Now the model of authority in classrooms has changed. Classrooms most of time stand dominated by students. The growing online system of education, majorly pushed up by the outbreak of coronavirus pandemic, has squeezed the role of a teacher in real sense. This changing authority in classrooms has adversely impacted the teacher-student relationship to a large extent. In fact, teacher feels marginalised in this student-centred classroom environment.

We have to understand that for a teacher it’s not matter of communicating information in line with the curriculum alone, but infusing discipline and maturity in students to grow into self-motivated individuals is also equally important. And in a student-dominated classroom, this mission goes for a toss.

It makes a sense to reproduce a quote from Dr. T. David Gordon’s Why Johnny Can’t Sing Hymns: “The barrier to education is the student himself–his parochialism, his laziness, his reluctance to abandon his current viewpoints, his resistance to disciplined intellectual effort, his complacent self-satisfaction with his present attainment and understanding. Nearly every capable educator in the history of the human race has realized that the least important thing we educators do is disseminate information, which is (especially now) widely available in less expensive formats. What capable educators have always attempted to do is to infect their students with a love of learning and a hatred of parochialism.”

Here I want to make it clear that student-driven education is not bad. But it should not be at the cost of disrespecting teachers. This should in no way allow the students to dictate dos and don’ts of teaching to the teachers.

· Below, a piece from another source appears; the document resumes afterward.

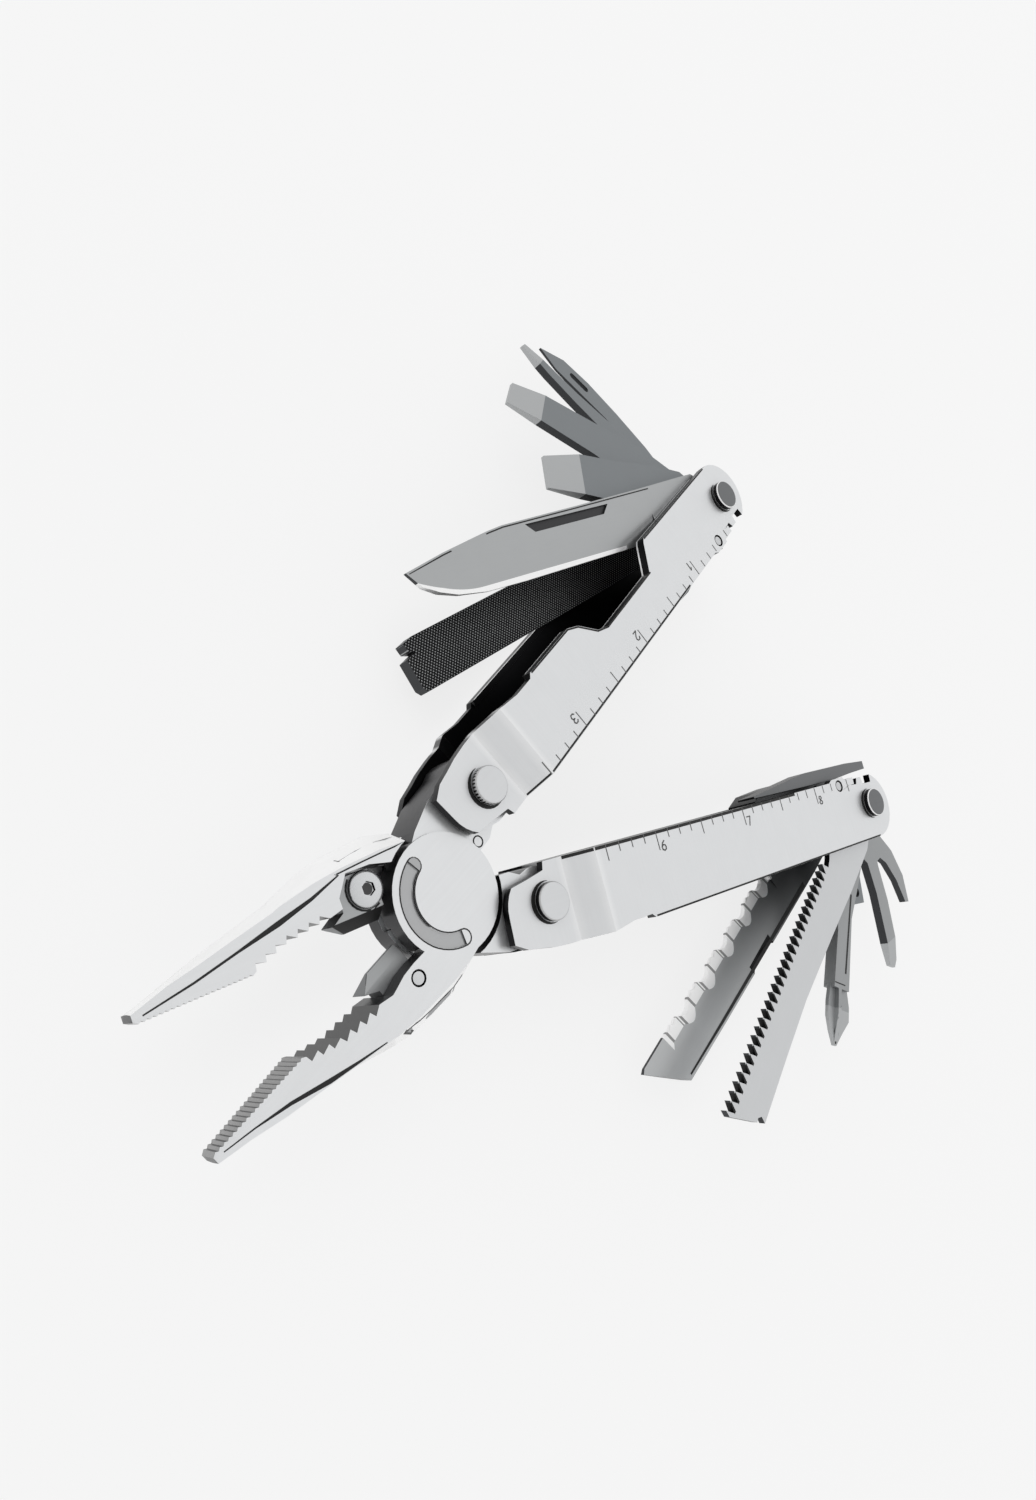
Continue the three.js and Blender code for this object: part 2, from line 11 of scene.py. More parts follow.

Meanwhile, in the context of given environment, our teaching community can still play anchor role to shape the future of their students. In the given circumstances, the teachers’ responsibility in classrooms is beyond routine tutoring. A teacher has to act as a guardian of their students when it comes to any violation of their educational rights. It’s the dire need of the hour to protect students’ basic human right to education. They have to understand that they are having one of the most vulnerable sections, the children, under their umbrella. It is also of utmost importance for a teacher to understand that children are unique and gifted in their own way and avoid criticising them as failures to score good marks in their tests. They should always instil honesty and truthfulness in their students.

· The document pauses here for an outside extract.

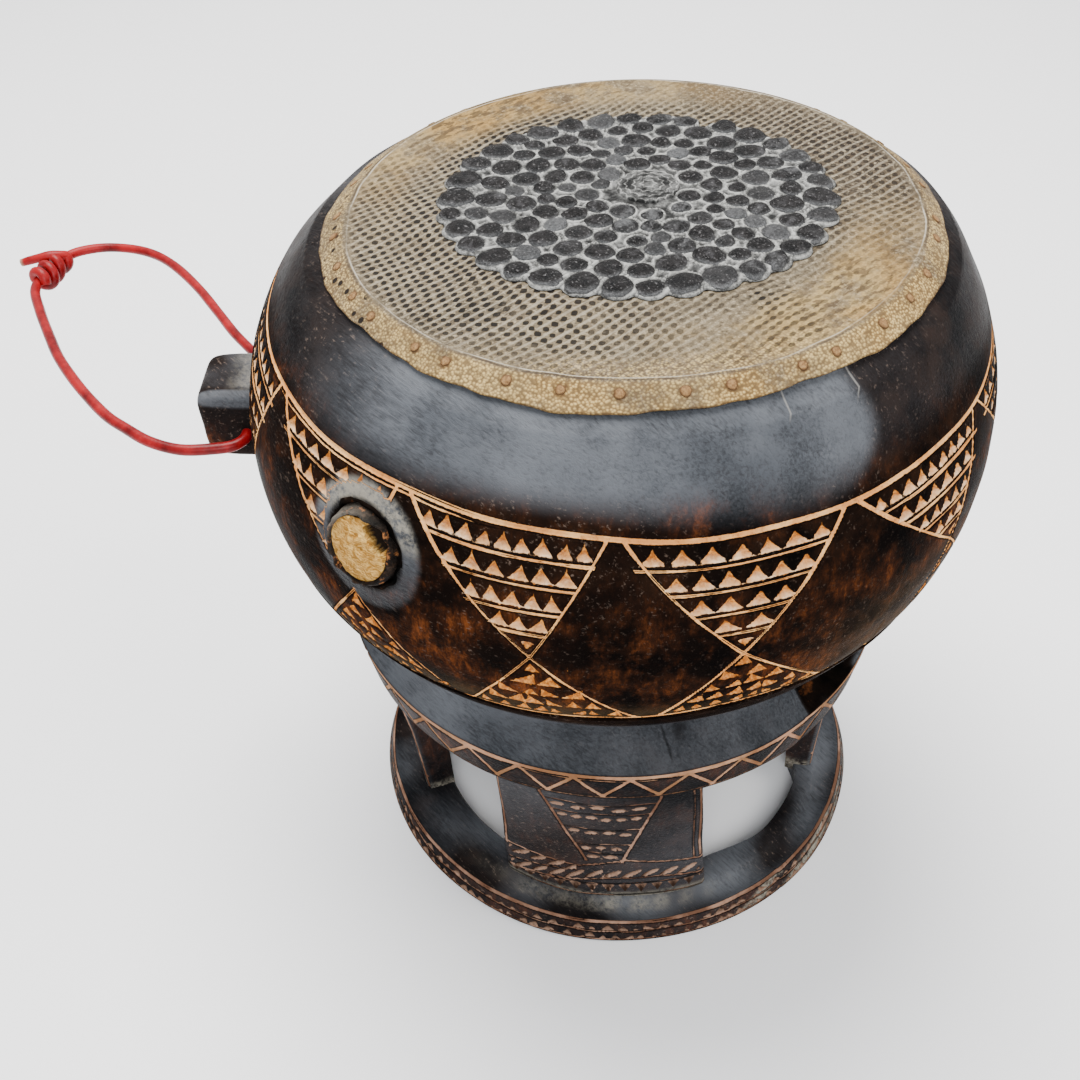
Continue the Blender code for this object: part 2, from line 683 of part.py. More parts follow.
def peg_holes(name, cutters):
    """The holes of all the pegs, a little wider and deeper than they are."""
    bm = bmesh.new()
    for i in range(PEGS):
        add_rod(bm, peg_frame(i), PEG_R + 1.25 * GAP, PEG_PROUD - PEG_LONG - GAP, 4 * MM)
    return as_cutter(name, bm, cutters)


def make_pegs(parts):
    for i in range(PEGS):
        bm = bmesh.new()
        add_rod(bm, peg_frame(i), PEG_R, PEG_PROUD - PEG_LONG, PEG_PROUD)
        hew(add_object(f"skin_peg_{i + 1:02d}", mesh_from(bm, "peg"), parts, "peg_wood"))


def pellet_centres():
    """The pellets' places in a unit disc: a middle rosette and rings round it, each ring turned a little."""
    centres = [Vector((0, 0))]
    for number, (r, count) in enumerate(PELLET_RINGS):
        for j in range(count):
            angle = math.tau * (j + 0.37 * number) / count + 0.05 * math.sin(3.1 * j + number)
            reach = r * (1 + 0.018 * math.sin(5.3 * j + 2 * number))
            centres.append(Vector((reach * math.cos(angle), reach * math.sin(angle))))
    return centres


def circumcentre(a, b, c):
    """The point as far from a as from b and from c."""
    d = 2 * (a.x * (b.y - c.y) + b.x * (c.y - a.y) + c.x * (a.y - b.y))
    ax, bx, cx = a.length_squared, b.length_squared, c.length_squared
    x = (ax * (b.y - c.y) + bx * (c.y - a.y) + cx * (a.y - b.y)) / d
    y = (ax * (c.x - b.x) + bx * (a.x - c.x) + cx * (b.x - a.x)) / d
    return Vector((x, y))


def make_patch(parts):
    """The tuning patch: a pyramid for each pellet, with the valleys halfway between neighbours.

    The valleys are the points as far from three pellets as from each other, so every pellet gets a cell of its
    own. A scalloped edge follows the outer ring.
    """
    centres = pellet_centres()
    triangles = delaunay_2d_cdt(centres, [], [], 0, 1e-5)[2]
    valleys = [circumcentre(*(centres[i] for i in t)) for t in triangles]
    edge_at = PELLET_RINGS[-1][0]
    outer = centres[-PELLET_RINGS[-1][1]:]
    valleys = [v for v in valleys if v.length < edge_at]
    edge = []
    for here, after in zip(outer, outer[1:] + outer[:1], strict=True):
        notch = (here + after) / 2
        edge += [here * (1.055 / edge_at), notch * (1.0 / edge_at)]
    points = centres + valleys + edge
    heights = [PELLET_HIGH] * len(centres) + [MORTAR_HIGH] * len(valleys) + [PATCH_EDGE] * len(edge)
    first = len(centres) + len(valleys)
    loop = [(first + i, first + (i + 1) % len(edge)) for i in range(len(edge))]
    flat, _, faces, origins, _, _ = delaunay_2d_cdt(points, loop, [], 1, 1e-6)
    bm = bmesh.new()
    base_z = SKIN_TOP_Z + GAP
    turn = Matrix.Rotation(SWING_TO, 4, "Z")
    made = []
    for place, origin in zip(flat, origins, strict=True):
        high = heights[origin[0]]
        local = Vector((PATCH_AT[0] + place.x * PATCH_ACROSS, PATCH_AT[1] + place.y * PATCH_DEEP, base_z + high))
        made.append(bm.verts.new(turn @ local))
    for face in faces:
        bm.faces.new([made[i] for i in face])
    rim = [e for e in bm.edges if e.is_boundary]
    skirt = bmesh.ops.extrude_edge_only(bm, edges=rim)["geom"]
    low = [v for v in skirt if isinstance(v, bmesh.types.BMVert)]
    for vertex in low:
        vertex.co.z = base_z
    bmesh.ops.contextual_create(bm, geom=[e for e in bm.edges if e.is_boundary])
    hew(add_object("tuning_patch", mesh_from(bm, "tuning_patch"), parts, "black_wax"))


def make_resonator(parts, cutters):
    """The collar in the side hole, a tube that narrows to its mouth, and the membrane that closes it."""
    frame = side_hole_frame()
    collar = turned(
        "resonator_collar",
        [
            (COLLAR_BORE, COLLAR_PROUD), (COLLAR_MOUTH_R, COLLAR_PROUD), (COLLAR_R, COLLAR_PROUD - 6 * MM),
            (COLLAR_R, -COLLAR_IN), (COLLAR_BORE, -COLLAR_IN), (COLLAR_BORE, COLLAR_PROUD),
        ],
        parts, steps=16, finish="collar_wax",
    )
    collar.matrix_world = frame
    mesh = baked(collar)
    mesh.materials.clear()
    hew(add_object("resonator_collar", mesh, parts, "collar_wax"))
    back = COLLAR_PROUD - MEMBRANE_BACK
    membrane = turned(
        "resonator_membrane",
        [
            (0, back + MEMBRANE_CROWN), (0.6 * MEMBRANE_R, back + 0.75 * MEMBRANE_CROWN), (MEMBRANE_R, back),
            (MEMBRANE_R, back - 1.2 * MM), (0, back - 1.2 * MM),
        ],
        parts, steps=16, finish="silk_membrane",
    )
    membrane.matrix_world = frame
    tear = Matrix.Rotation(math.radians(46), 4, "Z") @ Matrix.Translation((MEMBRANE_R, 0, back))
    bm = bmesh.new()
    size = Matrix.Diagonal((TEAR_WIDE, 1.15 * MEMBRANE_R, 20 * MM, 1))
    bmesh.ops.create_cube(bm, size=1, matrix=frame @ tear @ size)
    membrane = cut(membrane, as_cutter("tear", bm, cutters))
    hew(membrane)


def smooth_route(points, step):
    """Evenly spaced points on a smooth curve through the route's own points (Catmull-Rom)."""
    route = [Vector(p) * MM for p in points]
    route = [2 * route[0] - route[1]] + route + [2 * route[-1] - route[-2]]
    fine = []
    for a, b, c, d in zip(route, route[1:], route[2:], route[3:], strict=False):
        for i in range(12):
            t = i / 12
            fine.append(
                0.5 * (2 * b + (c - a) * t + (2 * a - 5 * b + 4 * c - d) * t**2 + (3 * b - a - 3 * c + d) * t**3)
            )
    fine.append(route[-2])
    lengths = [0.0]
    for a, b in zip(fine, fine[1:], strict=False):
        lengths.append(lengths[-1] + (b - a).length)
    count = round(lengths[-1] / step) + 1
    made, k = [], 0
    for wanted in spread(0.0, lengths[-1], count):
        while k < len(fine) - 2 and lengths[k + 1] < wanted:
            k += 1
        share = (wanted - lengths[k]) / (lengths[k + 1] - lengths[k])
        made.append(fine[k].lerp(fine[k + 1], share))
    return made


def make_strand(name, route, parts):
    """One strand of the cord, a round tube along its smooth route."""
    points = smooth_route(route, CORD_STEP)
    curve = bpy.data.curves.new(name, "CURVE")
    curve.dimensions = "3D"
    curve.bevel_depth = CORD_R
    curve.bevel_resolution = 2
    curve.use_fill_caps = True
    spline = curve.splines.new("POLY")
    spline.points.add(len(points) - 1)
    for place, point in zip(spline.points, points, strict=True):
        place.co = (*point, 1)
    strand = add_object(name + "_curve", curve, parts)
    made = add_object(name, baked(strand), parts, "red_cord")
    made.data.shade_smooth()
    made.data.set_sharp_from_angle(angle=math.radians(50))


def make_knot(parts, cutters):
    """The knot: a barrel of three turns with the cord's cut end standing out of it."""
    axis = KNOT_TO - KNOT_FROM
    long = axis.length
    profile = [(0, long)]
    for i in range(KNOT_TURNS):
        top = long * (1 - i / KNOT_TURNS)
        for share, r in ((0.12, KNOT_WAIST_R), (0.5, KNOT_R), (0.88, KNOT_WAIST_R)):
            profile.append((r, top - share * long / KNOT_TURNS))
    profile.append((0, 0))
    knot = turned("cord_knot", profile, parts, steps=10, finish="red_cord")
    turn = axis.to_track_quat("Z", "Y").to_matrix().to_4x4()
    knot.matrix_world = Matrix.Translation(KNOT_FROM) @ turn
    root = KNOT_FROM + axis * 0.6
    out = Vector((-0.72, -0.66, 0.1)).normalized()
    tail = tube_between("tail", root, root + out * (KNOT_R + TAIL_LONG), TAIL_R, 8, cutters)
    knot = join(knot, tail)
    knot.data.shade_smooth()
    knot.data.set_sharp_from_angle(angle=math.radians(50))


def main():
    clear_scene()
    parts = new_collection("ceremonial_drum")
    cutters = new_collection("cutters")
    make_body(parts, cutters)
    make_skin(parts, cutters)
    make_pegs(parts)
    make_patch(parts)
    make_resonator(parts, cutters)
    make_strand("cord_front", ROUTE_OUT, parts)
    make_strand("cord_back", ROUTE_BACK, parts)
    make_knot(parts, cutters)


main()
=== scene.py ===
"""The looks of a carved ceremonial drum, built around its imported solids.

Lengths are millimetres until a piece is made, and every piece is made at its place in the shared frame. As in
the solids, a surface is first worked out true, turned about Z with a level rim, and then hewn() moves it to
where the hand-cut block has it. Angles called round are measured about Z from +X, in degrees or radians.
"""

import bpy
import numpy as np
from mathutils import Matrix, Vector


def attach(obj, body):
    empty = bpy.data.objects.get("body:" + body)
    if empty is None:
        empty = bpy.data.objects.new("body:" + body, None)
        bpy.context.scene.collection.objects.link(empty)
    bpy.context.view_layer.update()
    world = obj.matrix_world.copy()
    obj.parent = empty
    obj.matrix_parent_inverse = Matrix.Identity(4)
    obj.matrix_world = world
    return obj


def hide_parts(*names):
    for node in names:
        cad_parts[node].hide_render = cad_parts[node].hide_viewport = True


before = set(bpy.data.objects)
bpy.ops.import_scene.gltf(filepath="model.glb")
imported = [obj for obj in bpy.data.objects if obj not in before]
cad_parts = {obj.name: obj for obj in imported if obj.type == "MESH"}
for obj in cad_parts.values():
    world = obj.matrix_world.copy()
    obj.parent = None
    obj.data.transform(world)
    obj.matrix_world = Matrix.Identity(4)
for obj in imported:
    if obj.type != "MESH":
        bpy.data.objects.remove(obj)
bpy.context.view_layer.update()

MM = 0.001
TAU = 2 * np.pi
FRONT = np.radians(46)
ACROSS, AWAY = np.array((np.cos(FRONT), np.sin(FRONT), 0)), np.array((-np.sin(FRONT), np.cos(FRONT), 0))

# The block, as in the solids
HEIGHT, SHIFT_Y = 350, 0.5
SWING, SWING_SKEW, SWING_CENTRE = 5.2, 1.15, 0.75
SLANT, SLANT_FROM, SLANT_FULL = 0.0386, 305, 345
BOWL_R, WIDEST_Z, BOWL_UP, BOWL_DOWN, BOWL_FULLNESS = 163.4, 258, 133, 125, 2.1
CAVITY_R, CAVITY_UP, CAVITY_FLOOR_Z, CAVITY_MOUTH_Z, CAVITY_WIDEST_Z = 148, 116.3, 186, 345, 260
SKIN_TOP_Z, RIDGE_R, SKIN_EDGE_R, SKIN_EDGE_Z, SKIN_THICK, GAP = 349.8, 117.5, 126.3, 343.1, 1.2, 0.3
FOLD_LONG = np.hypot(SKIN_EDGE_R - RIDGE_R, SKIN_TOP_Z - SKIN_EDGE_Z)
FOLD_OUT, FOLD_UP = (SKIN_TOP_Z - SKIN_EDGE_Z) / FOLD_LONG, (SKIN_EDGE_R - RIDGE_R) / FOLD_LONG
NECK_R, NECK_Z, BOWL_LOW_Z = 116, 168, 184
LIP_R, LIP_Z, BAND_R, BAND_Z = 132, 143.2, 128.4, 123
LEG_TOP_R, LEG_TOP_Z, LEG_MID_R, LEG_MID_Z, LEG_FOOT_R, LEG_FOOT_Z = 124.6, 121.5, 115.6, 60, 111.6, 14.2
DISH_R, DISH_Z, FOOT_LIP_R, FOOT_LIP_Z, FOOT_R = 118.5, 11.6, 126.2, 13.3, 129.5
HOLLOW_R, HOLLOW_WALL_Z, HOLLOW_TOP_Z = 97.3, 128, 172
LEGS = ((38, 72), (112, 160), (206, 248), (291.5, 337.5))
WINDOW_LOW, WINDOW_HIGH, WINDOW_NARROWING = 13.7, 121, 4.5
WALL_MIDDLE = ((150, 300),)
BORDER_Z, BORDER_DIP, BORDER_LOW_Z, APEX_Z = 310, 2.6, 213, 255.5
FIRST_CORNER, FIELD = -44, 30
CORNER_WANDER = (0, 3.6, 4, 2, 0, -1.5, 1, 2, 0, -2, -1, -1)
APEX_LEAN = (1.5, 8, 5, 3, 5, 6, 4, 3, 5, 6, 8.2, 5.4)
BASE_LEFT, BASE_RIGHT = 10.3, 15.2
FIELDS = len(CORNER_WANDER)
ROW_HIGH, LINE_HALF, ROW_HALF = 10.6, 0.72, 0.72
HOLE_AT, HOLE_Z, HOLE_R, LAND_R, LAND_DEEP = np.radians(-80), 281.5, 18, 27, 2.0

# What a layer says where nothing is cut
UNCUT = -4.0


def smooth(share):
    """An even rise from 0 to 1: 3s^2 - 2s^3, flat at both ends."""
    share = np.clip(share, 0, 1)
    return share * share * (3 - 2 * share)


def between(value, low, high):
    """0 below low, 1 above high, and an even rise from one to the other. With low above high it falls."""
    return smooth((value - low) / (high - low))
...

And one more important and sensitive issue taking toll of teachers’ reputation is moral degradation stories brining disrepute to the student-teacher relationship. Teachers should not forget their roles as mentors and figures of authority. They should not fall into the trap of talking to their students intimately and respect the set boundaries with them.

In the context of teacher’s role, Sidney Hook, a well-known American philosopher, has said, “Everyone who remembers his own education remembers teachers, not methods and techniques. The teacher is the heart of the educational system.”